Making up shoplifting profit losses is not simply a case of selling another item. Stores cannot survive only by recouping the profit margin on the stolen item, according to the American small business journal Chron. Profit margins incorporate many factors beyond the wholesale and retail price of an item. Building costs, employee salaries, insurance and utilities all factor into profit margins.
A Rutgers University publication provides the example of a store with a 10 percent profit margin. When someone steals an item worth two dollars, the retailer must sell $20 in merchandise to make up for the loss. When it comes to stores with very low profit margins (such as grocery stores, which typically have profit margins of 1 percent), a $7 shoplifted item requires selling $700 of food and goods.

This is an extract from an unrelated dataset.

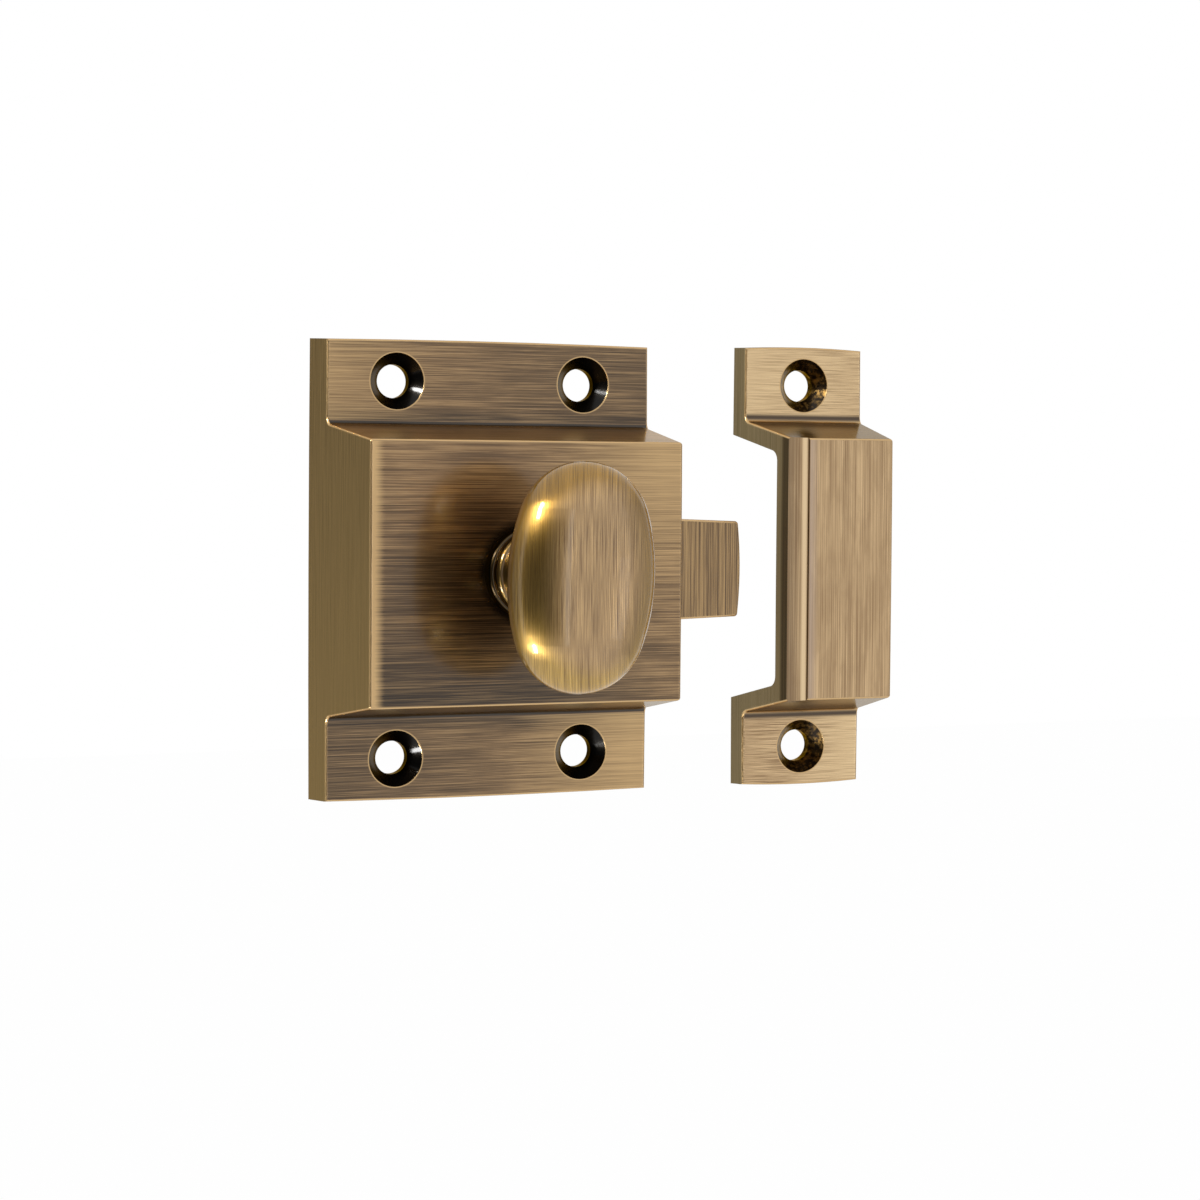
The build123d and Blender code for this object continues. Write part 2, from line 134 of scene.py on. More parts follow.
# The countersunk plates, from the front to the back of what the screws hold
CASE_PLATE = (-6.1 * MM, -2.95 * MM)
KEEPER_PLATE = (-3.3 * MM, -0.05 * MM)

# Each lamp's azimuth and elevation in degrees, its distance and size in metres, and its power in watts
LAMPS = (
    ("upper_left_box", -77, 31, 0.3, (0.036, 0.05), 0.46),
    ("lower_left_box", -79, -32, 0.3, (0.03, 0.06), 0.33),
    ("front_strip", -18, 0, 0.9, (0.1, 0.9), 0.3),
    ("right_strip", 48, -9, 0.9, (0.24, 0.42), 0.15),
)
FLOOR_SIDE = 12
FLOOR_WHITE_SHARE = 0.97  # of the floor's look, and the rest is matt and takes the shadow
BACKDROP_STRENGTH = 0.9


def linear(hex_colour):
    """An sRGB hex colour as linear red, green, blue and alpha."""
    channels = [int(hex_colour[i : i + 2], 16) / 255 for i in (1, 3, 5)]
    return tuple(c / 12.92 if c <= 0.04045 else ((c + 0.055) / 1.055) ** 2.4 for c in channels) + (1.0,)


def add(tree, kind, inputs=(), out=0, **settings):
    """Adds a node, sets its properties, fills or links its inputs, and returns one of its outputs."""
    made = tree.nodes.new(kind)
    for name, value in settings.items():
        setattr(made, name, value)
    filled = inputs.items() if isinstance(inputs, dict) else enumerate(inputs)
    for name, value in filled:
        if isinstance(value, bpy.types.NodeSocket):
            tree.links.new(value, made.inputs[name])
        else:
            made.inputs[name].default_value = value
    return made.outputs[out] if made.outputs else None


BRASS_EDGE_TINT = linear("#EFD3A2")
# Settings for add: a Mix node that mixes two colours, and a Map Range node that eases between its ends
COLOURS = {"out": 2, "data_type": "RGBA"}
EASED = {"interpolation_type": "SMOOTHSTEP"}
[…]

It costs money to prosecute an offender. For all of Australia, the expenditure for criminal courts amounts to $780 million, which the Australian Institute of Criminology breaks down to $44 per adult. While there are many crimes beyond shoplifting, shoplifting plays a part in ever-increasing court administration budgets. Funding for the courts comes out of taxpayers’ pockets, as do the salaries of the arresting officers, which is why as Shopliftingprevention.org points out, there is a trend to not apprehend or prosecute offenders. Often shoplifting incidents go unrecognized, unreported or unresolved because it just does not seem to be a valuable use of police and prosecuting resources.
Some argue that stores make shoplifting too easy for criminals. Taking certain precautions may help lower the incidence of shrink. However, additional training, purchasing equipment and hiring security all means increased expenses, which are then passed on to consumers in higher price tags.
Whether it impacts you as a consumer, parent or you are law abiding citizen who suddenly finds yourself on the other side of the law for nipping an item off the shelf; shoplifting is a social and economic issue that affects us all.